People v. Johnson

Appeal by the People from so much of two orders of the Supreme Court, Queens County (Friedmann, J.), both dated April 27, 1989, as granted, in part, those branches of the defendants’ separate motions which were to dismiss indictment number 649/89 against them, and dismissed the counts charging them with murder in the second degree, manslaughter in the first degree, manslaughter in the second degree, attempted robbery in the first degree (two counts), and attempted robbery in the second degree, on the ground of legally insufficient evidence.

Ordered that the orders are reversed insofar as appealed from, on the law, those branches of the defendants’ separate motions which were to dismiss indictment number 649/89 against them are denied in their entirety, and the matter is remitted to the Supreme Court, Queens County, for further proceedings on the indictment.

Pursuant to CPL 210.20 (1) (b), the court may dismiss the indictment where "[t]he evidence before the grand jury was not legally sufficient to establish the offense charged or any lesser included offense” (see also, CPL 210.30; People v Deitsch, 97 AD2d 327). The evidence is deemed to be legally sufficient where there is competent evidence which, if accepted as true, establishes every element of the offense charged or a lesser included offense and the defendant’s commission thereof (see, CPL 70.10 [1]; People v Deitsch, supra). The standard does not require proof beyond a reasonable doubt (see, People v Mayo, 36 NY2d 1002), and the burden is on the defendant to make a clear showing of insufficiency (see, People v Howell, 3 NY2d 672). Moreover, the court is required to examine the evidence in the light most favorable .to the People (see, People v Warner-Lambert Co., 51 NY2d 295, 299).

Keeping these principles in mind, our review of the record leads us to the conclusion that there existed legally sufficient evidence before the Grand Jury to support the attempted robbery charges and the murder charge. The testimony before the Grand Jury indicated that the defendants approached the *1025victim armed with sticks, which they used to assault him. The testimony also showed that at the commencement of the assault, one of the defendants told another member of their group to take the victim’s bicycle, and that the defendants continued to hit and chase the victim out into the street, where he was struck by a car and killed. Thus, there was sufficient evidence for the Grand Jury to conclude that the defendants assaulted the victim with the intention to rob his bicycle, and that during the course of the attempted robbery, the victim was killed.

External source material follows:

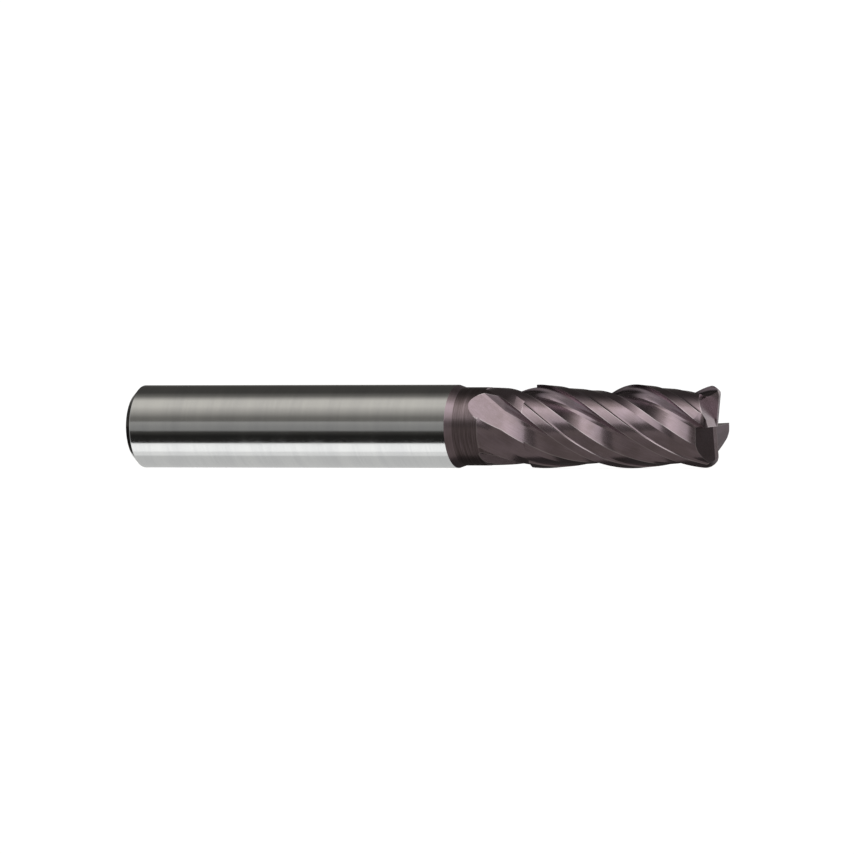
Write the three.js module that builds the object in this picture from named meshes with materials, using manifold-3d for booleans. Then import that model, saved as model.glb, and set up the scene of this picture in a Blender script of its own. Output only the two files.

With respect to the charge of manslaughter in the first degree, we would note that by refusing to hold that there was insufficient evidence to support the third count of the indictment which charged the defendants with manslaughter in the second degree (Penal Law § 125.15 [1]), the court necessarily concluded that the evidence was legally sufficient to support that charge, which is a lesser included offense of manslaughter in the first degree (Penal Law § 125.20 [1]; see, People v Rodriguez, 144 AD2d 273, 275; People v Carter, 137 AD2d 826, 827; see also, People v Green, 56 NY2d 427, 432-433). That being so, it was error for the court to dismiss the second count of the indictment which charged the defendants with manslaughter in the first degree (see, CPL 210.20 [1] [b]; People v Reyes, 148 AD2d 756, 758). Sullivan, J. P., Harwood, Balletta and Miller, JJ., concur.